4. PRACTICAL CONSIDERATIONS
If you are going to go into the mountains plan a route that features rivers and lakes. Consider your entry and exit points carefully, the weather, clothing, food, drink, timing and your own personal mountain experience. If you are not comfortable with planning routes or any of these factors find a friend who is or hire a local mountain leader. You may have a friend who is an experienced mountain walker but isn’t sure about wild swimming – if so, just combine the two activities – and have them ready with a flask and fleece for when you get out. You never know, you may inspire them!
5. DON’T FORGET THE SEA
Most of my favourite plunges have been in the mountains, but the sea holds something special for swimmers too. For me I need to have a target to aim for – an island or an anchored boat. Personally, I find it quite difficult to swim in a straight line in the sea, so having a target to aim for helps.

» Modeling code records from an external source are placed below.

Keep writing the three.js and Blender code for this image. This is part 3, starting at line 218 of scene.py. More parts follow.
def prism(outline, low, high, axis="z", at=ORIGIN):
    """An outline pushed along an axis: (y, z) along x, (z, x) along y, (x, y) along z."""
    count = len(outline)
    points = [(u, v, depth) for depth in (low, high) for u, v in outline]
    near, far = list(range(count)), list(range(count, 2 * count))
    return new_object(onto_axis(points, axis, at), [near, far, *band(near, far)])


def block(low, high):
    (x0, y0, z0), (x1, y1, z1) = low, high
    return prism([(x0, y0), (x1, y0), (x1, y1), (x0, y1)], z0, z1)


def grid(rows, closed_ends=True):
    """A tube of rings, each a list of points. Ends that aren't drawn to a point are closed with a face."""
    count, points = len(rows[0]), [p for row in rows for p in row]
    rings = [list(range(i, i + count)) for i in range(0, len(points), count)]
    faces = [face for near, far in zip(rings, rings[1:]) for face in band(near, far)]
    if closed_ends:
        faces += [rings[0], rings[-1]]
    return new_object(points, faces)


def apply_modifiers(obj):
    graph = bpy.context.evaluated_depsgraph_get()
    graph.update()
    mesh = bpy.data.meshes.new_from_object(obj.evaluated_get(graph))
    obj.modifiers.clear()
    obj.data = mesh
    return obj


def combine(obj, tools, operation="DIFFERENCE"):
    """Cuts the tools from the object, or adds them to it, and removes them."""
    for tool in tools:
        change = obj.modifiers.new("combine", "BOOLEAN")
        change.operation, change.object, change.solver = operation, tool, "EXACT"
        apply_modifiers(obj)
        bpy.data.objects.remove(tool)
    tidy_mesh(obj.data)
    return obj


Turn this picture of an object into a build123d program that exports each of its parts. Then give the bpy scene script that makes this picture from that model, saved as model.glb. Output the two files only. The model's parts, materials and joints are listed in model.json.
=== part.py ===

The first island I swam to was just off Majorca in 1995. I then didn´t swim to another island until joining SwimTrek on their Inner Hebrides tour in 2008. Inspired by this, I swam from Achiltubie to one of the Summer Isles in North West Scotland last year and I am currently planning some inter-island swimming off the west coast of Ireland.
Although I have had some great solo wild swims, I’d generally advise company both from an enjoyment and a safety point of view. In the words of Christopher McCandles in the Jon Krakauer book Into The Wild: “Happiness is only real when shared”.